Table 10 presents the performance of our proposed framework under varying degrees of class imbalance on the CIC-IDS2017 dataset. The experiments are designed to simulate real-world scenarios where certain attack types are significantly underrepresented compared to others, posing challenges for effective intrusion detection. In the balanced scenario (10:10:10), our method achieves an AA of 82.3%, demonstrating its ability to maintain high accuracy across all classes. The FM of 12.1 indicates a low level of catastrophic forgetting, while the MR of 62.5% highlights the model’s effectiveness in identifying minority classes. As the class imbalance increases to 10:50:50, the AA slightly decreases to 78.7%, but the model still maintains a robust performance with an FM of 13.4 and an MR of 56.3%. This suggests that our framework can adapt to moderate class imbalance without significant degradation in performance. In the more extreme imbalance scenario of 10:100:100, the AA further decreases to 73.4%, with an FM of 15.2 and an MR of 50.2%. Despite the challenges posed by severe class imbalance, our method continues to outperform baseline approaches, indicating its resilience and adaptability. Finally, in the most severe imbalance scenarios (50:100:100, 100:100:100, and 100:100:500), the AA drops to 61.1%, with corresponding increases in FM and decreases in MR. However, even under these challenging conditions, our framework demonstrates a commendable ability to detect minority classes, as evidenced by the MR of 38.5% in the 100:100:500 scenario. Overall, these results underscore the robustness of our proposed framework in handling class imbalance, making it a viable solution for real-world intrusion detection tasks where data distribution is often skewed.

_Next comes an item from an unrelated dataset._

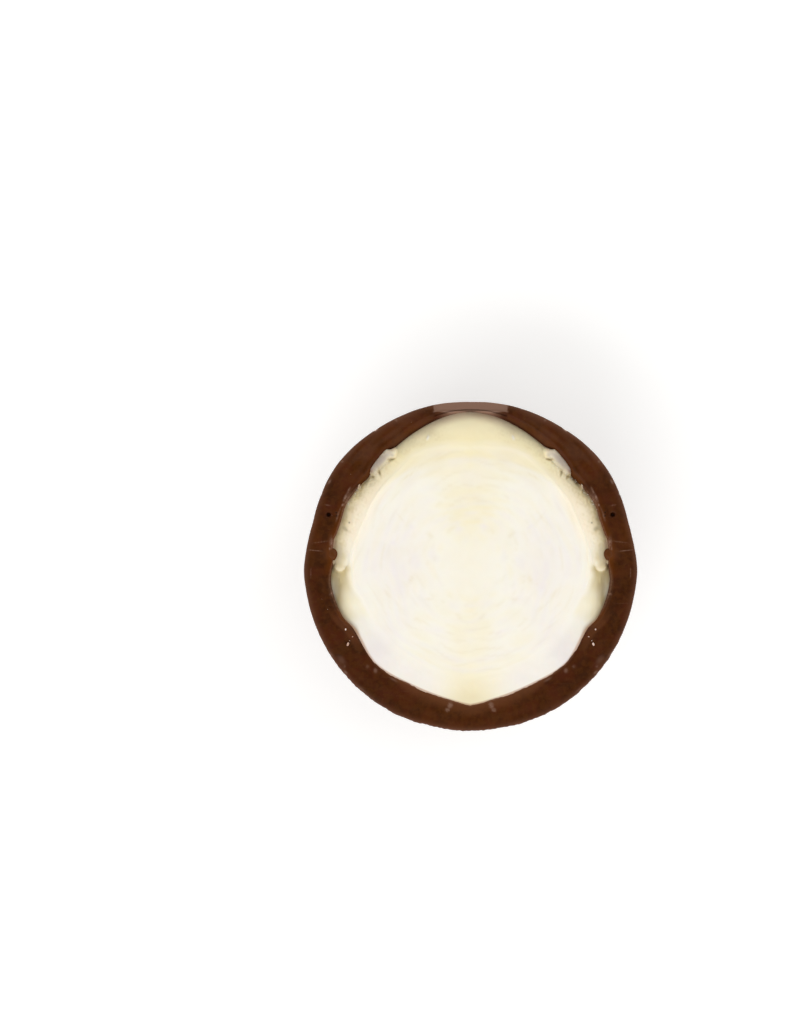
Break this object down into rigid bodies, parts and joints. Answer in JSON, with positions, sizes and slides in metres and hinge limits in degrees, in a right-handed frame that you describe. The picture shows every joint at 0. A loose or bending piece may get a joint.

Table 11 presents the performance of our proposed framework under various extreme scenarios designed to test its robustness and adaptability. Each scenario simulates challenging real-world conditions that an intrusion detection system might encounter. In the ESTE scenario, the model demonstrates strong stability with an AA of 75.8% and a low FM of 7.9, indicating its ability to retain knowledge over prolonged periods of minimal change. The MR of 62.1% further highlights its effectiveness in identifying rare attack types even when task changes are infrequent. In the FTC scenario, the model achieves an AA of 79.7% and an FM of 13.4, showcasing its capacity to quickly adapt to rapidly evolving threats. The MR of 59.9% indicates that while the model adapts quickly, it still maintains a reasonable level of performance on minority classes. The NICD scenario tests the model’s ability to handle uneven data flows, where it achieves an AA of 77.3% and an FM of 12.7. The high MR of 64.2% suggests that the model effectively manages class imbalance, ensuring that minority classes are not overlooked. Finally, in the EFLR scenario, the model maintains an AA of 78.5% and an FM of 12.1, demonstrating resilience to significant label noise. The MR of 60.3% indicates that the model can still identify minority classes despite fluctuations in label quality. Overall, these results underscore the robustness of our proposed framework across a range of challenging conditions, making it well-suited for deployment in dynamic and unpredictable network environments.
4.5. Ablation Study
To evaluate the contribution of each component within the proposed framework, we design a set of systematic ablation experiments. By removing or replacing specific modules, we observe the changes in key performance metrics such as overall accuracy, catastrophic forgetting, category robustness, and minority class recall to analyze the effectiveness and necessity of each sub-module in dynamic intrusion detection. All ablation experiments are conducted on the CIC-IDS2017 dataset. The task sequence is divided into 5 incremental rounds, with a 10% labeled sample ratio and a fixed memory buffer size of 5000. All other hyperparameters remain consistent with those used in the main experiments to ensure a fair comparison. The details of each configuration are introduced below. Full Model: keep the complete proposed framework, including all components. w/o Multi-Level Distillation: remove attention alignment and feature-level distillation. w/o DP-Means Memory: replace the DP-Means + entropy-based memory selection with random sampling (reservoir sampling). w/o Meta-Weighting: remove the category frequency-driven loss weight and bias adjustment, treating all classes equally. w/o Semi-Supervised Learning: completely remove the unlabeled data and train only on labeled samples, thus disabling the SSL mechanism. w/o Pseudo-Labeling: remove the confidence-aware pseudo-labeling mechanism.
Table 12 presents the results of the ablation experiments, highlighting the impact of each component on the overall performance of the proposed framework. The full model consistently outperforms all ablated versions across key metrics, demonstrating the effectiveness of each module in enhancing dynamic intrusion detection. Removing the multi-level distillation module results in a significant drop in AA to 79.2% and an increase in FM to 13.7, indicating that knowledge retention across tasks is compromised without this component. The MR also decreases to 59.6%, underscoring the importance of multi-level feature alignment in recognizing rare attack types. The absence of the DP-Means memory selection strategy leads to a further decline in performance, with AA dropping to 78.6% and FM rising to 15.1. This suggests that effective memory management is crucial for maintaining model stability and performance over time. Excluding the meta-weighting mechanism has a pronounced effect on IR, which falls to 0.71, and MR decreases to 52.4%. This highlights the role of class-aware optimization in addressing class imbalance and ensuring equitable learning across categories. The removal of the semi-supervised learning component results in the most substantial performance degradation, with AA falling to 74.9% and FM increasing to 17.4. The MR drops to 49.1%, indicating that the model struggles to learn effectively from limited labeled data without leveraging unlabeled samples. Finally, eliminating the pseudo-labeling mechanism leads to a decrease in AA to 81.3% and an increase in FM to 10.7, demonstrating that confident pseudo-labeling contributes significantly to the model’s learning process.